# [Exercise requirements]
Copy exactly the lines from the start of the data below through the one that carries "const ROD_SIDES = 32;", and only those.

# [Dataset content]

==========

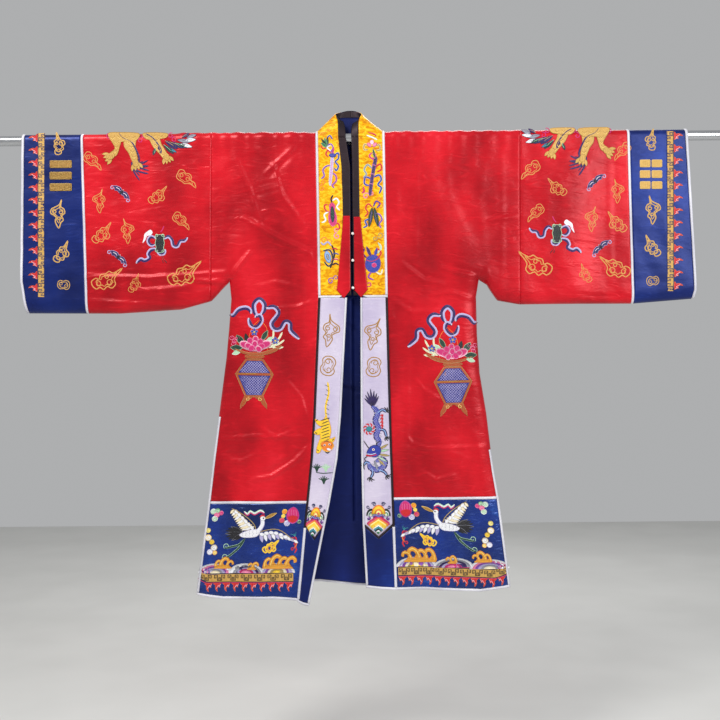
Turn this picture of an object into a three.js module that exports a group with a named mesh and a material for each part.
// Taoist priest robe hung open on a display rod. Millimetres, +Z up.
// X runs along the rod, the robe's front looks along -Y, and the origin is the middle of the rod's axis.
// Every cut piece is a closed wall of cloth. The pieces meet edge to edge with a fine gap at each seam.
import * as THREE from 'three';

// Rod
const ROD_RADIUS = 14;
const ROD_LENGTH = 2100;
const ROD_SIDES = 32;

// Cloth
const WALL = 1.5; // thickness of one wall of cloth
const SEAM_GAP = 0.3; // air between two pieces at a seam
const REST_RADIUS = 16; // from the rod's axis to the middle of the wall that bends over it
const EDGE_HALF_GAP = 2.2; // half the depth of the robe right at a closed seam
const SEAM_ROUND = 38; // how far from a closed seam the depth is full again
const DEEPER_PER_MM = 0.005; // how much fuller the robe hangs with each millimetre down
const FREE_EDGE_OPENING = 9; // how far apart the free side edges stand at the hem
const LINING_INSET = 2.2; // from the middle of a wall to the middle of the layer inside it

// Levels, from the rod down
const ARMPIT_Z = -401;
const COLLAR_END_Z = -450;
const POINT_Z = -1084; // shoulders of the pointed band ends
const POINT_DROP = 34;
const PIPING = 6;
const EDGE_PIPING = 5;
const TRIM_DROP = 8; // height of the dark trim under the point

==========

# [Solution to the problem]
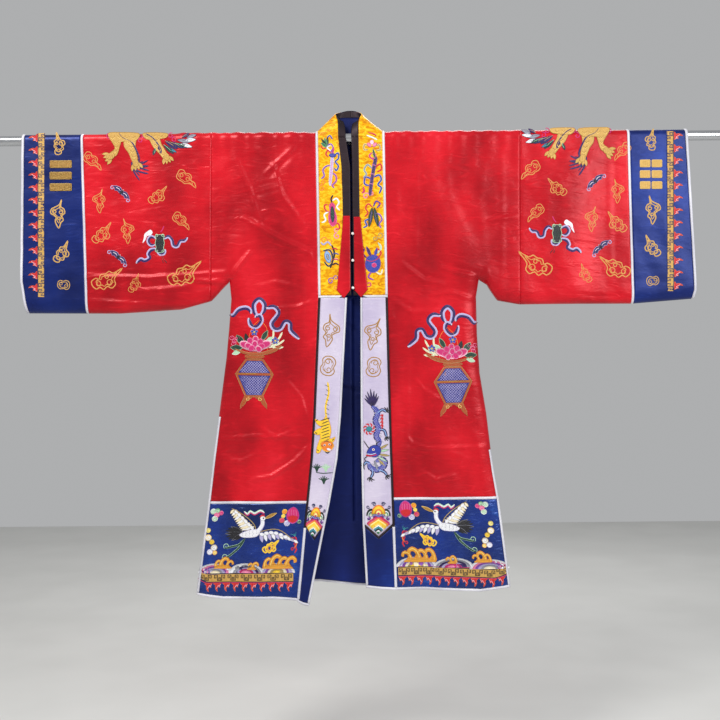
Turn this picture of an object into a three.js module that exports a group with a named mesh and a material for each part.
// Taoist priest robe hung open on a display rod. Millimetres, +Z up.
// X runs along the rod, the robe's front looks along -Y, and the origin is the middle of the rod's axis.
// Every cut piece is a closed wall of cloth. The pieces meet edge to edge with a fine gap at each seam.
import * as THREE from 'three';

// Rod
const ROD_RADIUS = 14;
const ROD_LENGTH = 2100;
const ROD_SIDES = 32;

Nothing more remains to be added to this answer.